Besides the DVD of the full recital and encores, Ondine provides a second disc basically constituting a sampler of studio Ondine recitals from the 1990s. Ms. Mattila is in gorgeous voice in these earlier recordings, singing Beethoven, Schubert and Brahms with exquisite tone and reserved but affecting emotion, and pouring out idiomatic splendor in songs from countrymen Jean Sibelius, Toivo Kuula, and Erkki Melartin (with Ilmo Ranta at the keyboard).

But does Ondine do any favors to Ms. Mattila with the inclusion of this second disc? The voice in the 2006 recital is not the same liquid, flexible instrument heard ten years earlier. The Finnish National Opera house looks to be a relatively intimate concert space, but it’s still a hall, as opposed to the confines of a recording studio with sensitive equipment that allowed Mattila to employ a wide range of dynamic effects. The opening set of the 2006 recital, Duparc songs, often finds Mattila’s voice hardening by the middle of a song, and even a sort of Slavic thickness developing. This is less of a hindrance in the Kaija Saaraiho set “Quatre instants,” dedicated to Ms. Mattila. Here the soprano’s instrument is put to more dramatic, mechanical use. Martin Katz gets to shine in the Saaraiho music, and the director often focuses on the pianist's hands at the keyboard as he deals with wild jumps, booming bass lines and skittering steps across the high keys. At the end of the set Ms. Mattila clutches the score to her chest and then welcomes the composer to the stage. It must be quite an honor to have a preeminent contemporary composer fashion a piece for oneself; nonetheless, anyone who wants to hear this set of songs more than once has a greater appetite for the gnarly and self-consciously arty than your reviewer does.

The second half makes for a more enjoyable experience, with that Slavic tinge put to fine use in some lovely Rachmaninoff settings and then the Dvořäk “Gipsy Songs.” Your reviewer actually saw a 2003 recital appearance by Ms. Mattila, in a shamefully under-attended recital at the Dorothy Chandler Pavilion in Los Angeles back in 2003. The program was virtually the same, only with the cherishable exception of Sibelius songs in place of the not-yet-completed Saaraiho. As fine an actress as Ms. Mattila can be, she does enjoy well-considered effects, and after a few years of doing this recital set, it seems fair to say that any spontaneity has gone out of the evening. She did the same tacky but fun encore back then (Victor Young’s “Golden Earrings”), as well as the sweet Finnish traditional that closes the evening. In Helsinki Ms. Mattila looks stunning, it should be noted, almost uncomfortably smooth-faced and glamorized in hair and make-up. The porcelain surface of her face barely creases, no matter how much effort she brings to certain passages.

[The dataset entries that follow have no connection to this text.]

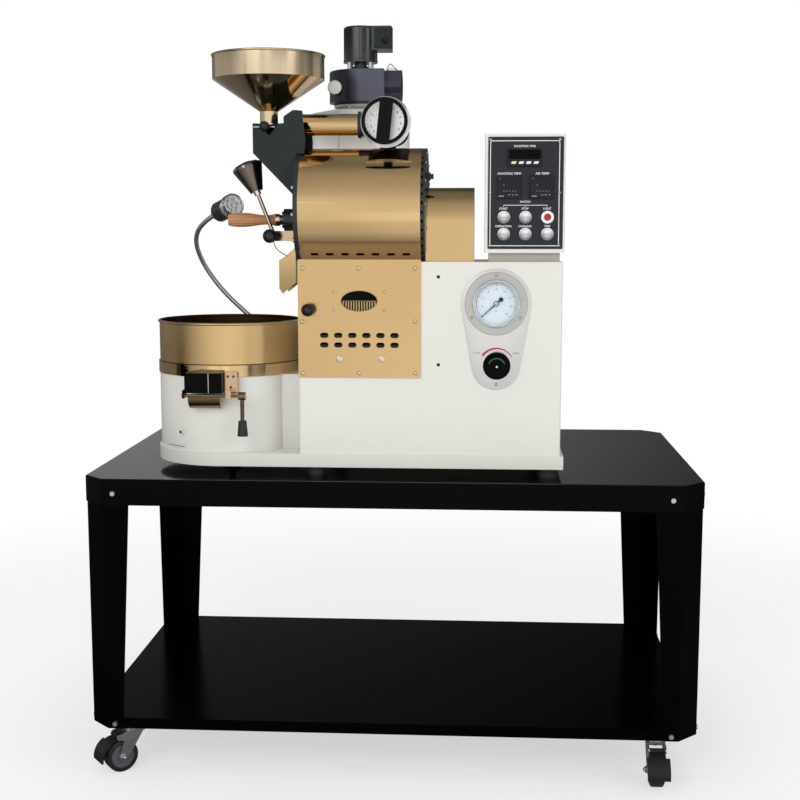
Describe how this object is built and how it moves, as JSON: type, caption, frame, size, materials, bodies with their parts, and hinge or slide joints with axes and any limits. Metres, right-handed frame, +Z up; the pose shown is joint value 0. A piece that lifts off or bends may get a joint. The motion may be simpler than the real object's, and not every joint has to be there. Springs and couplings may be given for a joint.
{
  "type": "electric coffee roaster",
  "caption": "Electric drum coffee roaster on a wheeled steel cart, with hopper, round cooling bin, cyclone with exhaust fan, gauge and control box.",
  "frame": {"origin": "floor under the middle of the cart, midway between its sides and between its front and back", "axes": "+Z up, +X to the operator's right, +Y away from the operator"},
  "size_m": [1.216, 0.7768, 1.511],
  "materials": {
    "gloss_black": "gloss black powder coat",
    "zinc": "bright zinc plate",
    "tyre": "black rubber on a grey core",
    "black_plastic": "fine matt",
    "cream": "warm white powder coat, semi gloss",
    "rubber": "matt",
    "gold_polished": "polished champagne gold plating",
    "gold_satin": "satin champagne gold",
    "charcoal": "dark charcoal powder coat",
    "black_cast": "satin black enamel",
    "steel": "brushed stainless",
    "anthracite": "matt anthracite",
    "satin_steel": "satin stainless",
    "gloss_knob": "gloss black",
    "bronze": "dark polished bronze",
    "handle_wood": "oiled light wood",
    "copper": "polished copper gold",
    "chrome": "bright chrome"
  },
  "bodies": {
    "base": {"base_plinth": "cream", "bin_hood": "black_cast", "cabinet_shell": "cream", "cart_bolts": "zinc", "cart_legs": "gloss_black", "cart_shelf": "gloss_black", "cart_top": "gloss_black", "caster_plates": "zinc", "control_box": "cream", "control_panel": "anthracite", "cooling_bin": "gold_polished", "cooling_housing": "cream", "cooling_motor": "steel", "cooling_screen": "steel", "cyclone": "cream", "damper_body": "black_cast", "discharge_chute": "gold_satin", "drive_cover": "gold_polished", "drum_cover": "gold_polished", "exhaust_pipe": "copper", "fan_housing": "black_cast", "fan_motor": "black_cast", "feed_chute": "charcoal", "front_plate": "black_cast", "heater_panel": "gold_satin", "heating_elements": "steel", "hopper": "gold_polished", "pressure_gauge": "satin_steel", "rear_plate": "black_cast", "rubber_feet": "rubber", "sight_window": "gold_satin", "work_lamp": "chrome"},
    "drum": {"drum": "steel"},
    "feed_gate": {"feed_gate": "steel"},
    "damper_handle": {"damper_handle": "gloss_knob"},
    "air_shutter": {"air_shutter": "steel"},
    "discharge_lever": {"discharge_lever": "bronze"},
    "discharge_gate": {"discharge_gate": "copper"},
    "sampler": {"sampler": "handle_wood"},
    "fan_impeller": {"fan_impeller": "steel"},
    "stirrer": {"stirrer": "steel"},
    "cooling_fan": {"cooling_fan": "steel"},
    "bin_gate": {"bin_gate": "copper"},
    "heat_knob": {"heat_knob": "gloss_knob"},
    "gauge_needle": {"gauge_needle": "black_plastic"},
    "button_1": {"button_1": "steel"},
    "button_2": {"button_2": "steel"},
    "button_3": {"button_3": "steel"},
    "button_4": {"button_4": "steel"},
    "button_5": {"button_5": "steel"},
    "caster_fork_fl": {"caster_fork_fl": "zinc"},
    "caster_wheel_fl": {"caster_wheel_fl": "tyre"},
    "caster_fork_fr": {"caster_fork_fr": "zinc"},
    "caster_wheel_fr": {"caster_wheel_fr": "tyre"},
    "caster_fork_rl": {"caster_fork_rl": "zinc"},
    "caster_wheel_rl": {"caster_wheel_rl": "tyre"},
    "caster_fork_rr": {"caster_fork_rr": "zinc"},
    "caster_wheel_rr": {"caster_wheel_rr": "tyre"},
    "caster_brake_fl": {"caster_brake_fl": "black_plastic"},
    "caster_brake_fr": {"caster_brake_fr": "black_plastic"}
  },
  "joints": [
    {"name": "drum_spin", "type": "hinge", "parent": "base", "child": "drum", "pos_m": [-0.06, -0.17, 1.1146], "axis": [1, 0, 0], "continuous": true},
    {"name": "feed_gate_slide", "type": "slide", "parent": "base", "child": "feed_gate", "axis": [0, -1, 0], "range_m": [0, 0.042]},
    {"name": "damper_turn", "type": "hinge", "parent": "base", "child": "damper_handle", "pos_m": [-0.014, -0.24, 1.2805], "axis": [0, 1, 0], "range_deg": [0, 90]},
    {"name": "air_shutter_slide", "type": "slide", "parent": "base", "child": "air_shutter", "axis": [1, 0, 0], "range_m": [0, 0.01365]},
    {"name": "discharge_lever_pull", "type": "hinge", "parent": "base", "child": "discharge_lever", "pos_m": [-0.24, -0.19, 1.062], "axis": [0, -1, 0], "range_deg": [0, 36]},
    {"name": "discharge_gate_lift", "type": "slide", "parent": "base", "child": "discharge_gate", "axis": [0, 0, 1], "range_m": [0, 0.0176]},
    {"name": "sampler_draw", "type": "slide", "parent": "base", "child": "sampler", "axis": [-1, 0, 0], "range_m": [0, 0.095]},
    {"name": "exhaust_fan_spin", "type": "hinge", "parent": "base", "child": "fan_impeller", "pos_m": [-0.094, 0.11, 1.38], "axis": [0, 0, 1], "continuous": true},
    {"name": "stirrer_spin", "type": "hinge", "parent": "base", "child": "stirrer", "pos_m": [-0.342, -0.143, 0.83], "axis": [0, 0, 1], "continuous": true},
    {"name": "cooling_fan_spin", "type": "hinge", "parent": "base", "child": "cooling_fan", "pos_m": [-0.342, -0.143, 0.71], "axis": [0, 0, 1], "continuous": true},
    {"name": "bin_gate_swing", "type": "hinge", "parent": "base", "child": "bin_gate", "pos_m": [-0.34, -0.321, 0.7554], "axis": [-1, 0, 0], "range_deg": [0, 75]},
    {"name": "heat_knob_turn", "type": "hinge", "parent": "base", "child": "heat_knob", "pos_m": [0.2035, -0.3, 0.814], "axis": [0, 1, 0], "range_deg": [-135, 135]},
    {"name": "gauge_needle_turn", "type": "hinge", "parent": "base", "child": "gauge_needle", "pos_m": [0.2018, -0.297, 0.934], "axis": [0, 1, 0], "range_deg": [0, 260]},
    {"name": "button_1_press", "type": "slide", "parent": "base", "child": "button_1", "axis": [0, 1, 0], "range_m": [0, 0.0025], "stiffness_N_per_m": 400, "springref_m": -0.001},
    {"name": "button_2_press", "type": "slide", "parent": "base", "child": "button_2", "axis": [0, 1, 0], "range_m": [0, 0.0025], "stiffness_N_per_m": 400, "springref_m": -0.001},
    {"name": "button_3_press", "type": "slide", "parent": "base", "child": "button_3", "axis": [0, 1, 0], "range_m": [0, 0.0025], "stiffness_N_per_m": 400, "springref_m": -0.001},
    {"name": "button_4_press", "type": "slide", "parent": "base", "child": "button_4", "axis": [0, 1, 0], "range_m": [0, 0.0025], "stiffness_N_per_m": 400, "springref_m": -0.001},
    {"name": "button_5_press", "type": "slide", "parent": "base", "child": "button_5", "axis": [0, 1, 0], "range_m": [0, 0.0025], "stiffness_N_per_m": 400, "springref_m": -0.001},
    {"name": "caster_fl_swivel", "type": "hinge", "parent": "base", "child": "caster_fork_fl", "pos_m": [-0.52, -0.322, 0.08], "axis": [0, 0, 1], "continuous": true},
    {"name": "caster_fl_roll", "type": "hinge", "parent": "caster_fork_fl", "child": "caster_wheel_fl", "pos_m": [-0.54049, -0.33801, 0.0325], "axis": [0.6157, -0.788, 0], "continuous": true},
    {"name": "caster_fl_brake", "type": "hinge", "parent": "caster_fork_fl", "child": "caster_brake_fl", "pos_m": [-0.54624, -0.3425, 0.07386], "axis": [0.6157, -0.788, 0], "range_deg": [0, 12]},
    {"name": "caster_fr_swivel", "type": "hinge", "parent": "base", "child": "caster_fork_fr", "pos_m": [0.52, -0.322, 0.08], "axis": [0, 0, 1], "continuous": true},
    {"name": "caster_fr_roll", "type": "hinge", "parent": "caster_fork_fr", "child": "caster_wheel_fr", "pos_m": [0.52, -0.348, 0.0325], "axis": [1, 0, 0], "continuous": true},
    {"name": "caster_fr_brake", "type": "hinge", "parent": "caster_fork_fr", "child": "caster_brake_fr", "pos_m": [0.52, -0.35529, 0.07386], "axis": [1, 0, 0], "range_deg": [0, 12]},
    {"name": "caster_rl_swivel", "type": "hinge", "parent": "base", "child": "caster_fork_rl", "pos_m": [-0.52, 0.322, 0.08], "axis": [0, 0, 1], "continuous": true},
    {"name": "caster_rl_roll", "type": "hinge", "parent": "caster_fork_rl", "child": "caster_wheel_rl", "pos_m": [-0.50901, 0.34556, 0.0325], "axis": [-0.9063, 0.4226, 0], "continuous": true},
    {"name": "caster_rr_swivel", "type": "hinge", "parent": "base", "child": "caster_fork_rr", "pos_m": [0.52, 0.322, 0.08], "axis": [0, 0, 1], "continuous": true},
    {"name": "caster_rr_roll", "type": "hinge", "parent": "caster_fork_rr", "child": "caster_wheel_rr", "pos_m": [0.52, 0.348, 0.0325], "axis": [-1, 0, 0], "continuous": true}
  ],
  "couplings": [
    {"joint": "discharge_gate_lift", "follows": "discharge_lever_pull", "m_per_rad": 0.028}
  ]
}
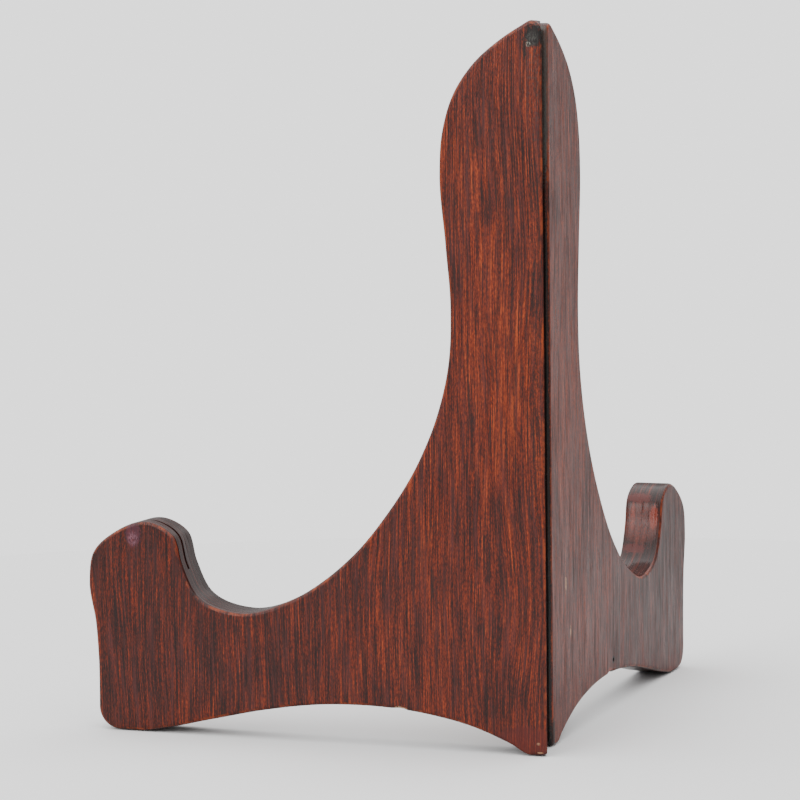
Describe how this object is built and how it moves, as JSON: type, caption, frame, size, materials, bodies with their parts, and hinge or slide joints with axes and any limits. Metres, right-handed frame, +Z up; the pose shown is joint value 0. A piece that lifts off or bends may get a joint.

Ondine’s presentation is immaculate, and the camerawork couldn’t be better, as we enter the gorgeous Helsinki house form outside and see the handsome crowd gather in the lobby, champagne glasses in hand. Your reviewer would have preferred subtitles to the translated texts in the booklet, but some people love nothing more than to rustle programs at a recital, so here’s their chance to do it at home.

If the DVD recital slightly disappoints, therefore, rejoice in the artistry caught forever in the bonus disc of Ms. Mattila’s 1990s recordings.